I would argue that "space" is misused in your statement. Einstein discovered that matter and energy are the same. If you mean the space between the planets, that is filled with the energy of the Sun and to a lesser extent some fraction of the energy from all the other stars in the observable universe. The space in and between galaxies is filled with this same energy. DE is also present and Dark Matter. If you only mean the space between my atoms' hadrons and electrons, that is filled with the EM force and at the nucleus by the strong force. So space is nowhere an empty space. Thus, the WMAP result is the only pertinent fact.

I read that each cubic cm of intragalactic space has about one hydrogen atom. The space between galaxies has even less density. According to the WMAP, about 72% of the universe is Dark Energy, 24% is Dark Matter and the rest is the more traditional stuff.

Exactly.

To clarify, space expanded faster than light, but a given point in space did not travel anywhere. The space between any two points inflated.

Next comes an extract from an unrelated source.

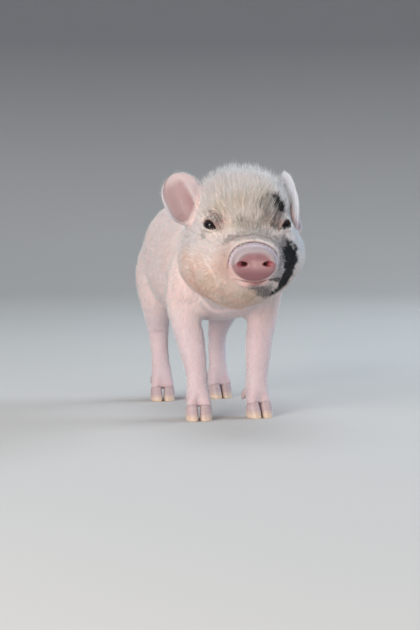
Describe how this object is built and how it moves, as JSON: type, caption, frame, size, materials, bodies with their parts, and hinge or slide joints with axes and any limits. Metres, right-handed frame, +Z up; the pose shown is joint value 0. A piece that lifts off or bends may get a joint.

Pauli's rule explains how electrons in orbit around a nucleus behave. No two electrons can have the same orbit normally. The gravity in a singularity overcomes this rule. Actually, this rule is already broken by gravity when a white dwarf star collapses into a neutron star. http://chandra.harvard.edu/xray_sources/white_dwarfs.html Nothing travels faster than light, so the point that it would move backward in time is a myth. 　

We cannot "see" or directly image the photons from Sagiatius*, the SMBH at the center of the Milky Way. The accretion disk is a busy place and too much interstellar dust absorbs the photons. However, radio telescopes can penetrate the cloud of dust and get an image this way. Here are some links to the event horizons of a rotating black hole: http://en.wikipedia.org/wiki/Rotating_black_hole http://en.wikipedia.org/wiki/Kerr_black_hole The ergosphere is the point where no particle can rotate opposite to the singularity.

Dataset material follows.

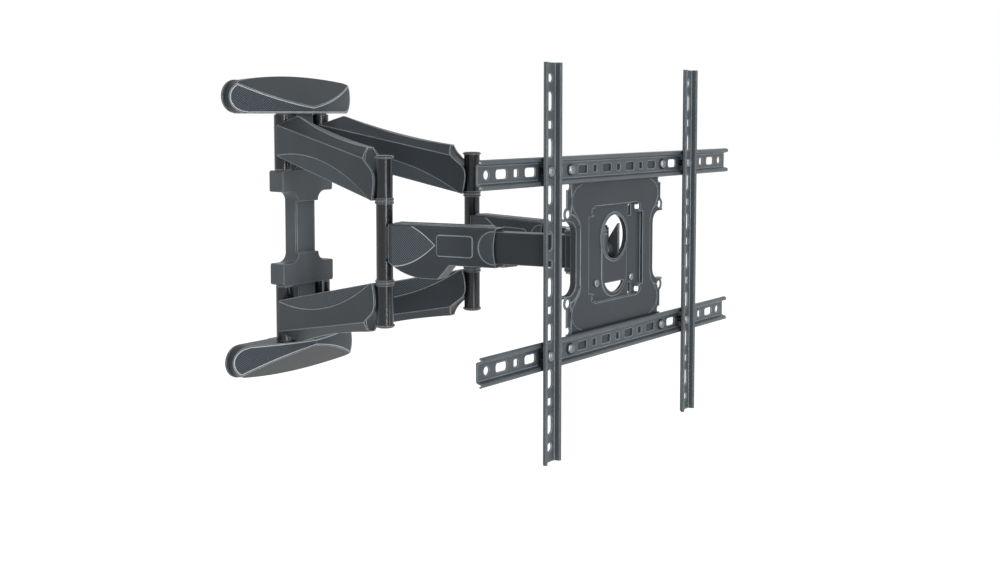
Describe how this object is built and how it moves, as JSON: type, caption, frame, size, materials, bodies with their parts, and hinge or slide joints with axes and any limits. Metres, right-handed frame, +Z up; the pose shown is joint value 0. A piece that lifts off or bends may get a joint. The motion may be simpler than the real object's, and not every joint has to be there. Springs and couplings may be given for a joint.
{
  "type": "television wall mount",
  "caption": "Full-motion television wall mount: paired arms fold flat from a wall column and carry a swivelling, tilting plate with slotted rails.",
  "frame": {"origin": "on the wall, in the middle of the four wall bolts", "axes": "X to the right seen from the front, Y into the wall, Z up"},
  "size_m": [0.53, 0.5818, 0.433],
  "materials": {
    "slate_steel": "satin slate-grey powder coat",
    "gloss_steel": "glossy dark grey paint",
    "slate_plastic": "satin slate-grey moulding with fine-grid panels",
    "bright_steel": "dark bright-plated steel",
    "black_plastic": "dark moulded bearing plastic"
  },
  "bodies": {
    "wall_side": {"wall_plate_top": "slate_steel", "wall_plate_bottom": "slate_steel", "wall_cover_top": "slate_plastic", "wall_cover_bottom": "slate_plastic", "wall_column": "slate_steel", "hinge_pins": "bright_steel"},
    "arm_left": {"hinge_tube_upper_left": "gloss_steel", "rear_shell_upper_left": "slate_plastic", "rear_bar_upper_left": "slate_steel", "hinge_tube_lower_left": "gloss_steel", "rear_shell_lower_left": "slate_plastic", "rear_bar_lower_left": "slate_steel", "hinge_bushes_left": "black_plastic", "elbow_sleeves_left": "gloss_steel", "elbow_collars_left": "black_plastic", "elbow_pin_left": "gloss_steel", "elbow_foot_left": "gloss_steel"},
    "arm_right": {"hinge_tube_upper_right": "gloss_steel", "rear_shell_upper_right": "slate_plastic", "rear_bar_upper_right": "slate_steel", "hinge_tube_lower_right": "gloss_steel", "rear_shell_lower_right": "slate_plastic", "rear_bar_lower_right": "slate_steel", "hinge_bushes_right": "black_plastic", "elbow_sleeves_right": "gloss_steel", "elbow_collars_right": "black_plastic", "elbow_pin_right": "gloss_steel", "elbow_foot_right": "gloss_steel"},
    "forearm_left": {"forearm_tube_left": "gloss_steel", "forearm_bar_left": "slate_steel", "forearm_cover_left": "slate_plastic"},
    "forearm_right": {"forearm_tube_right": "gloss_steel", "forearm_bar_right": "slate_steel", "forearm_cover_right": "slate_plastic"},
    "head": {"head_carrier": "slate_steel", "head_pins": "bright_steel", "swivel_pin": "bright_steel", "head_washers": "black_plastic"},
    "swivel": {"swivel_block": "slate_steel", "tilt_bolts": "bright_steel"},
    "screen_frame": {"tilt_bracket": "slate_steel", "centre_plate": "slate_steel", "bracket_screws": "bright_steel", "cross_rail_upper": "slate_steel", "cross_rail_lower": "slate_steel", "upright_rail_left": "slate_steel", "upright_rail_right": "slate_steel", "plate_bolts": "bright_steel", "plate_nuts": "bright_steel", "upright_bolts": "bright_steel", "upright_nuts": "bright_steel"}
  },
  "joints": [
    {"name": "left_wall_hinge", "type": "hinge", "parent": "wall_side", "child": "arm_left", "pos_m": [-0.036, -0.032, 0], "axis": [0, 0, -1], "range_deg": [-11.5, 58]},
    {"name": "right_wall_hinge", "type": "hinge", "parent": "wall_side", "child": "arm_right", "pos_m": [0.036, -0.032, 0], "axis": [0, 0, 1], "range_deg": [-11.5, 58]},
    {"name": "left_elbow", "type": "hinge", "parent": "arm_left", "child": "forearm_left", "pos_m": [-0.088, -0.27551, 0], "axis": [0, 0, 1], "range_deg": [-22.8, 115.01]},
    {"name": "right_elbow", "type": "hinge", "parent": "arm_right", "child": "forearm_right", "pos_m": [0.088, -0.27551, 0], "axis": [0, 0, -1], "range_deg": [-22.8, 115.01]},
    {"name": "head_hinge", "type": "hinge", "parent": "forearm_left", "child": "head", "pos_m": [-0.03, -0.52383, 0], "axis": [0, 0, -1], "range_deg": [-11.3, 57.01]},
    {"name": "swivel", "type": "hinge", "parent": "head", "child": "swivel", "pos_m": [0, -0.54183, 0], "axis": [0, 0, 1], "range_deg": [-20, 20]},
    {"name": "tilt", "type": "hinge", "parent": "swivel", "child": "screen_frame", "pos_m": [0, -0.54183, 0], "axis": [1, 0, 0], "range_deg": [-10, 5]}
  ],
  "couplings": [
    {"joint": "right_wall_hinge", "follows": "left_wall_hinge", "ratio": 1},
    {"joint": "left_elbow", "follows": "left_wall_hinge", "ratio": 1.983},
    {"joint": "right_elbow", "follows": "left_wall_hinge", "ratio": 1.983},
    {"joint": "head_hinge", "follows": "left_wall_hinge", "ratio": 0.983}
  ]
}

Einstein showed that energy and matter are two forms of the same thing. Both energy and matter have a property called mass which is affected by the fundamental force of gravity. To move a mass to orbit requires a lot of energy to overcome the gravity of the Earth. So, analytically, mass behaves like negative energy. Hypothetically, if one totaled up all the matter (negative energy) and energy in the universe, the sum might be zero. Thus the universe can start from nothing because it still is nothing.

I believe that someone (quite) obviously is just trolling.

This "site" in your link is poorly written trash.

You may want to wait two weeks, because Dr. Lykken may or may not have found the decay paths of dark matter with the AMS. He is supposed to publish a paper about this.

No scientific paper to back up this statement has been submitted to the arxiv yet, so we'll just have to wait and see.

Alexro, everything you posted is about inflation. That is what the accelerated expansion is called. You are asking about inflation and that is what you are not understanding. Two scientists will observe the same thing. A prediction has to match the result no matter who does the test. That makes it science. Physics is the same no matter where you are. An observer somewhere else in the universe will see inflation occuring in every direction as well. The universe is not expanding here and contracting there. In between every super galaxy cluster the effect of gravity is overcome by DE as space inflates the way it did after the Big Bang. However, the matter within the gravity of a galaxy is not expanding. Within galaxies stars and planets are still forming. After a period of exponential (some would say epic) inflation, the universe expanded at a slower rate that allowed hydrogen to form into clouds and collapse into massive stars. These massive stars erupted after only a few million years releasing the elements that became planets and eventually you and me. It's not easy to percieve just from some posts. Would you prefer links to more detailed explanations?

http://www.abc.net.au/science/articles/2013/02/19/3693584.htm Apparently, the mass of the Higgs Boson has determined the fate of the universe. Submitted for your discussion.

Welcome alexro! Accelerated expansion actually creates a universe that is homogeneous (the same everywhere) and isotropic (a universe that can give rise to sentient creatures like us). Alan Guth proposed that the very early universe underwent inflation on an epic scale. This created a homogeneous effect that gave rise to stars and star stuff like planets and us. It is reflected in the Cosmic Microwave Background Radiation. The CMBR displays only a minute variation in the remaining background temperature throughout the observable universe. Inflation has met some predictions, so even if you cannot figure it out, it does not mean that it cannot happen. Take a Schwartzschild singularity at the center of a blackhole. It's a point because gravity has crushed everything, to include spacetime into a point. So too much gravity gets you no dimensions. Now take the opposite point. The predominance of anti-gravitational inflationary stuff, like Dark Energy, causes the original spacetime singularity to expand into three separate dimensions plus time. As the universe continued to inflate after about 7 billion years, the effect of gravity was supposed to slow the expansion. However, as the distance between super galaxy clusters increased, the effect of gravity in the regions in between was again overcome by the predominance of DE. The universe is undergoing accelerated inflation...again.